Risk Management · 7 min read

Why Stop-Loss is the Most Important Skill

The most common cause of retail trader losses isn't picking the wrong stocks — it's refusing to cut losses. A -50% loss requires +100% gain just to break even. Strict stop-loss execution preserves capital for the next opportunity.

Three Stop-Loss Methods

1. Technical Level Stop (Recommended)

Place stop-loss below key technical support:

2. Fixed Percentage Stop

Exit if the stock falls more than a set percentage (e.g. 7%, 10%). Simple to implement but may shake you out in high-volatility stocks.

3. Time Stop

If the stock doesn't move as expected within a set period (e.g. 5 trading days), exit regardless of P&L. Prevents capital being tied up in stagnant positions.

⚠️ "It bounced right after I stopped out" is the most common excuse for not setting stops. One large loss from holding can erase gains from many winning trades.

FAQ

What if the stock rallies after I stop out?

This is normal. A stop-loss isn't about being right every time — it's about protecting capital. A stop-out that's followed by a rally is still a correct risk management decision.

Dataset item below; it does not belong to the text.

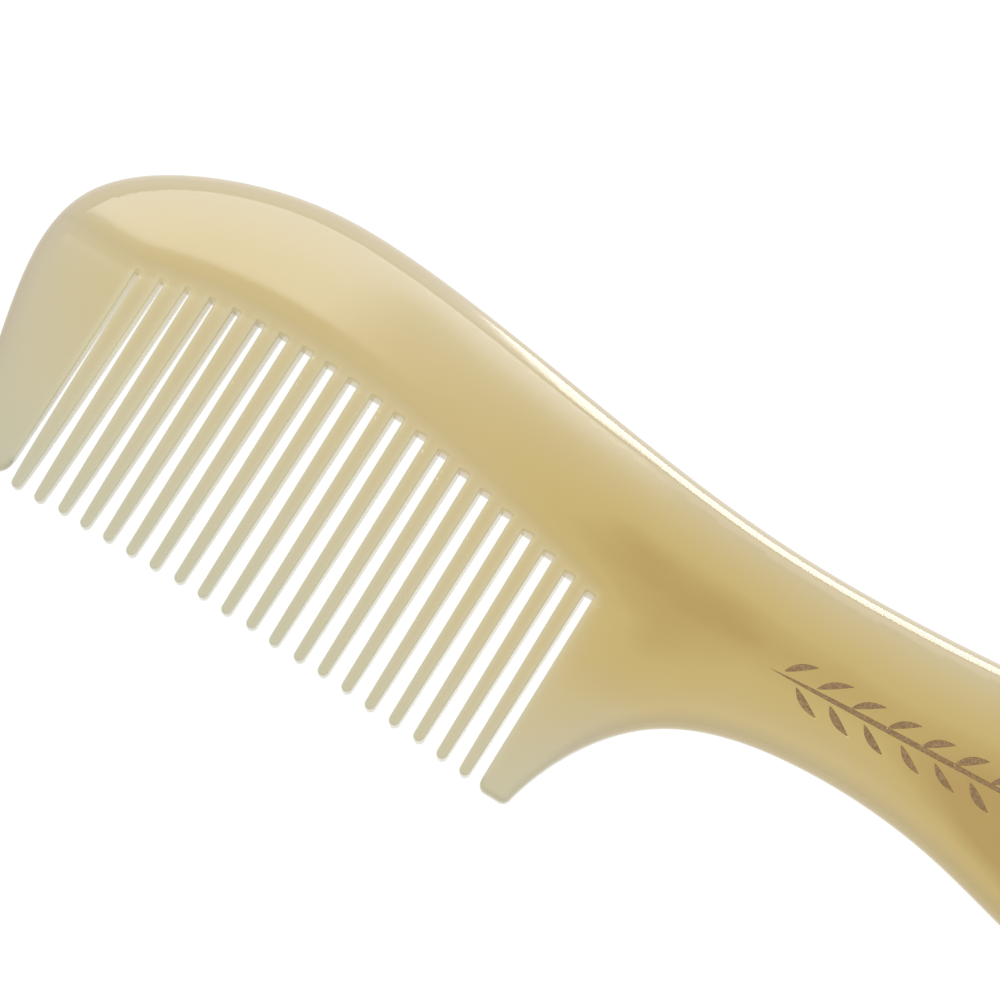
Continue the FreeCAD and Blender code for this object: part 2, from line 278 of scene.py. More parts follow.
@dataclass(frozen=True)
class SprigPlan:
    """Leaf sprig engraved along the handle, in millimetres."""

    start: tuple[float, float] = (18.0, 5.0)
    slope: float = 2.5
    stem_length: float = 62.0
    stem_width: float = 0.75
    leaf_count: int = 12
    leaf_first: float = 1.5
    leaf_last: float = 56.5
    leaf_reach: float = 3.9
    leaf_rise: float = 2.9
    leaf_width: float = 1.0
    leaf_gap: float = 0.55
    depth: float = 0.06
    wall: float = 0.03
    stem_drift: float = 0.2
    stem_bend: float = 0.25
    stem_widest: float = 0.3
    leaf_bend: float = 0.3
    leaf_widest: float = 0.45
    seed: int = 62

    def strokes(self) -> list[Stroke]:
        """Lay out the stem and its leaves; a hand holds the graver, so no two leaves are the same.

        Returns:
            The strokes, at their places on the handle.
        """
        wander = random.Random(self.seed)
        stem_end = self._place(self.stem_length, self.stem_drift)
        strokes = [Stroke(self._place(0, 0), stem_end, self.stem_width, self.stem_bend, self.stem_widest)]
        spacing = (self.leaf_last - self.leaf_first) / (self.leaf_count - 1)
        for index in range(self.leaf_count):
            for side, offset in ((1, 0.0), (-1, 0.5)):
                foot_x = self.leaf_first + (index + offset) * spacing + wander.uniform(-0.2, 0.2)
                reach = self.leaf_reach + wander.uniform(-0.25, 0.25)
                rise = self.leaf_rise + wander.uniform(-0.2, 0.15)
                foot = self._place(foot_x, side * self.leaf_gap)
                point = self._place(foot_x + reach, side * rise)
                width = self.leaf_width * wander.uniform(0.85, 1.1)
                strokes.append(Stroke(foot, point, width, side * self.leaf_bend, self.leaf_widest))
        return strokes

    def _place(self, along: float, across: float) -> tuple[float, float]:
        """Place on the comb of a point given along and across the stem."""
        angle = math.radians(self.slope)
        return (self.start[0] + along * math.cos(angle) - across * math.sin(angle),
                self.start[1] + along * math.sin(angle) + across * math.cos(angle))


def inside(points: np.ndarray, ring: np.ndarray) -> np.ndarray:
    """Tell which points lie inside a closed ring.

    Args:
        points: rows of x and y to test.
        ring: the ring's corners in order.

    Returns:
        True for each point inside.
    """
    x, y = points.T
    crossed = np.zeros(len(points), bool)
    for (x0, y0), (x1, y1) in zip(ring, np.roll(ring, -1, axis=0)):
        if y0 != y1:
            crossed ^= ((y0 > y) != (y1 > y)) & (x < x0 + (y - y0) * (x1 - x0) / (y1 - y0))
    return crossed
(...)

What percentage stop-loss is appropriate?

No universal answer. Short-term trading: 5-8% is common. Medium-term: 10-15% is acceptable but requires smaller position sizes.

Do long-term investors need stop-losses?

Yes, but the criteria differ. Long-term investors should exit when the company's fundamental competitive advantage deteriorates, not just on price decline percentage.